*GIVEN REQUEST:* Nothing should be output except the lines from the one containing "Continue the three.js" through the one containing "runs along the grain.", both ends included, each repeated exactly.

*THE RECORDS:*
::::::::

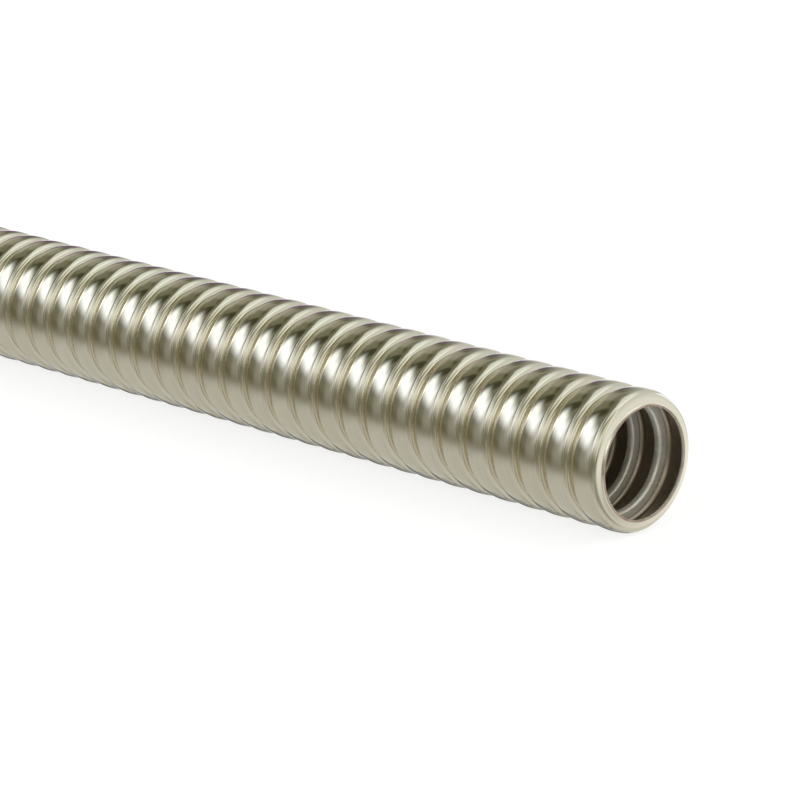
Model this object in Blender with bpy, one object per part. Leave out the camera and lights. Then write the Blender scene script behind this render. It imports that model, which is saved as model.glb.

::::::::

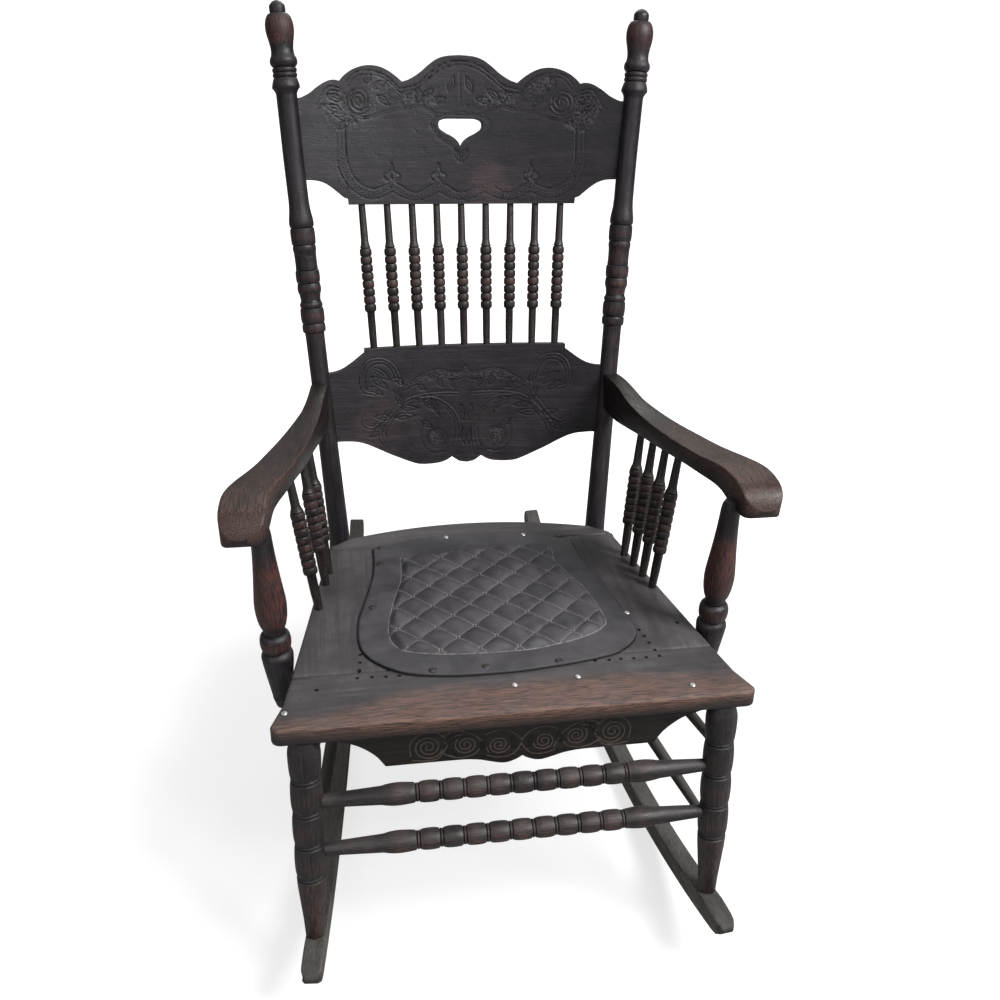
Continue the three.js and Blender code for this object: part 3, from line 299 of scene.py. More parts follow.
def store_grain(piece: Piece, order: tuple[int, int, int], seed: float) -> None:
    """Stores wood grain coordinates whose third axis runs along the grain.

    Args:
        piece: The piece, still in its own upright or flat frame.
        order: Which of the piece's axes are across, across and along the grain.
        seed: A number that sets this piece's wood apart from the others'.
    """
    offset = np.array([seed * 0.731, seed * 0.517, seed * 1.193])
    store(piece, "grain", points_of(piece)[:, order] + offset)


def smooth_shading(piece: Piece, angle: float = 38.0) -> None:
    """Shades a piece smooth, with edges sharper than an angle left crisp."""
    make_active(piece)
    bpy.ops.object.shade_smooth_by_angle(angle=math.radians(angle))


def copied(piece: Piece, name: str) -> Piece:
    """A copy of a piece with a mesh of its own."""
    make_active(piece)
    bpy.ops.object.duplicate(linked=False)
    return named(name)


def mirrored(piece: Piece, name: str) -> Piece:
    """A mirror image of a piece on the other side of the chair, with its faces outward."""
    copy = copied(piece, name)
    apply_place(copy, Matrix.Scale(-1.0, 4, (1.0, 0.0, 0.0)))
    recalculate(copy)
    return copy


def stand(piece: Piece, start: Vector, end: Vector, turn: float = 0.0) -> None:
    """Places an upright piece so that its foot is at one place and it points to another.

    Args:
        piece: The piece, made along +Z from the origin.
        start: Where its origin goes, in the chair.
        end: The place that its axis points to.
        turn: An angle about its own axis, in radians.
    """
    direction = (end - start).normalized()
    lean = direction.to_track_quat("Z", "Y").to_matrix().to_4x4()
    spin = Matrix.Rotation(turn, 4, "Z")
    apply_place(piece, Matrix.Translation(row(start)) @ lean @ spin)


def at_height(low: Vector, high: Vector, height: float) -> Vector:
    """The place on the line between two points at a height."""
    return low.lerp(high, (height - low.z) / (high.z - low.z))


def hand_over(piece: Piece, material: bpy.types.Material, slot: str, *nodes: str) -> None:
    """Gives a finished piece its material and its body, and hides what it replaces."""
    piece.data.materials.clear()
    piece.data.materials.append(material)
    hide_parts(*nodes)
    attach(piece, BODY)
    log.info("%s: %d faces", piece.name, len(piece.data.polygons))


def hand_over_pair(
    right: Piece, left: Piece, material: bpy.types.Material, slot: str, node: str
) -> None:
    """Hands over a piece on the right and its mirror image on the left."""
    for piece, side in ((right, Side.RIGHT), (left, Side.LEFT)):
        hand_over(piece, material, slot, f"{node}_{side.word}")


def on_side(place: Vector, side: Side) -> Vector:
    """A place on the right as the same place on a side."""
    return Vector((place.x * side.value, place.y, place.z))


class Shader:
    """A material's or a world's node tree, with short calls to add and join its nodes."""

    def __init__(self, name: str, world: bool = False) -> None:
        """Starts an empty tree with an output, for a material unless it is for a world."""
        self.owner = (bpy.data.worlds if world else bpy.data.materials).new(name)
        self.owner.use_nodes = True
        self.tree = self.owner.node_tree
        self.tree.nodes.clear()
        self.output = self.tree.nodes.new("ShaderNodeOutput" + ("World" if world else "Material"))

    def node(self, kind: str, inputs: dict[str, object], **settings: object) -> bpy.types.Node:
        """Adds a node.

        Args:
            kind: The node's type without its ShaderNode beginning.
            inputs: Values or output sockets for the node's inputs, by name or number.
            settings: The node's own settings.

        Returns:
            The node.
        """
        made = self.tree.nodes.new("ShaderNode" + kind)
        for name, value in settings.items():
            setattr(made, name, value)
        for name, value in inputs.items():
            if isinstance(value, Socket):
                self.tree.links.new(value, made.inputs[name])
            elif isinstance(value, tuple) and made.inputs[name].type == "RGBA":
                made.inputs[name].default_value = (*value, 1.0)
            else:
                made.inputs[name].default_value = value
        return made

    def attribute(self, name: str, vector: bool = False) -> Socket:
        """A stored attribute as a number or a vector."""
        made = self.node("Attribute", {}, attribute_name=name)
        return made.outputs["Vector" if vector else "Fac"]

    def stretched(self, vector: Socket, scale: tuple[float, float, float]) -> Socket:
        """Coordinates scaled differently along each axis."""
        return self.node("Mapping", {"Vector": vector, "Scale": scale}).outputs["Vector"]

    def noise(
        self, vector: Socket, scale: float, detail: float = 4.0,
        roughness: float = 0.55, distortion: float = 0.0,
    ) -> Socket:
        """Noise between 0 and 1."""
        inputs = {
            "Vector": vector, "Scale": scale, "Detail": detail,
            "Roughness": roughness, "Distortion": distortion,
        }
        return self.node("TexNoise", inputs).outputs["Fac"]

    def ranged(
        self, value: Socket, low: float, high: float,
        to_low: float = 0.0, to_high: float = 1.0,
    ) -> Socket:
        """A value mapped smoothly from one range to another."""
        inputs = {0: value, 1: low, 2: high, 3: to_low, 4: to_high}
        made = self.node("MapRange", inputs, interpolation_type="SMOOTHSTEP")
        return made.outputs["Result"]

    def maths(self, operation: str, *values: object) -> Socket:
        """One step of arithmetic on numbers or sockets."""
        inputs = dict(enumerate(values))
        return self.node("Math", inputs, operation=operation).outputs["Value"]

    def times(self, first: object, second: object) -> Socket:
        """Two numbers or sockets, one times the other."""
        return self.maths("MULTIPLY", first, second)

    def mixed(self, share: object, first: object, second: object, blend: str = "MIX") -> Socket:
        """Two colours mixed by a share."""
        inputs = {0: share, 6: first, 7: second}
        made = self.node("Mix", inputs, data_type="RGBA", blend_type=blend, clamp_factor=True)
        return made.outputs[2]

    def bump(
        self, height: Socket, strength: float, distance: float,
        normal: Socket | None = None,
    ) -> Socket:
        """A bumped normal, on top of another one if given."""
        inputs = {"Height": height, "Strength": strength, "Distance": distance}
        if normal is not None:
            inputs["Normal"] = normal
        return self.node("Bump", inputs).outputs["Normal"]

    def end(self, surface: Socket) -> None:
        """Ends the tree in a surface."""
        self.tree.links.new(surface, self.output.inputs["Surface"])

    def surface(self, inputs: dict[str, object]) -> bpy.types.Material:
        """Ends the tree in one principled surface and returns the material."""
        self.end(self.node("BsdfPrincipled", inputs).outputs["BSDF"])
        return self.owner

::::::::

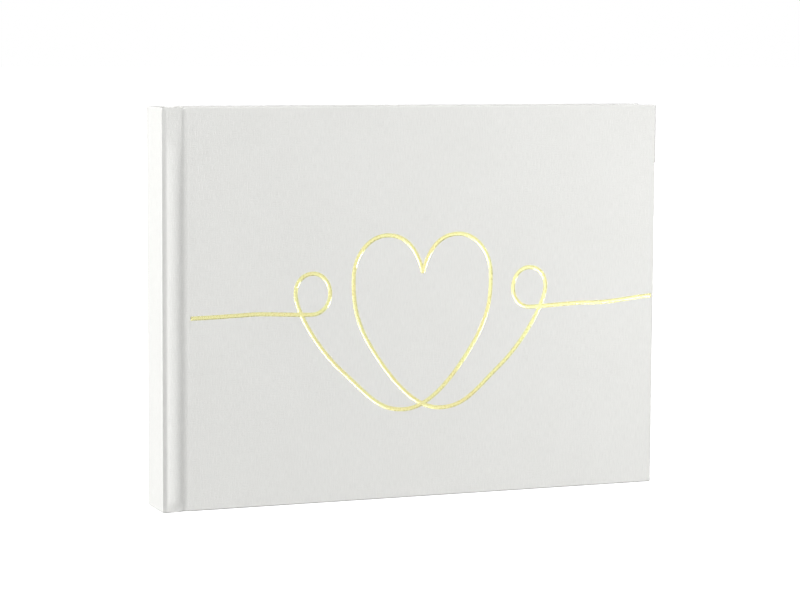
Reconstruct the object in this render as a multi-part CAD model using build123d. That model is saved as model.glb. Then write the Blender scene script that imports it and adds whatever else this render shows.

::::::::

*CORRECT RESPONSE:*
Continue the three.js and Blender code for this object: part 3, from line 299 of scene.py. More parts follow.
def store_grain(piece: Piece, order: tuple[int, int, int], seed: float) -> None:
    """Stores wood grain coordinates whose third axis runs along the grain.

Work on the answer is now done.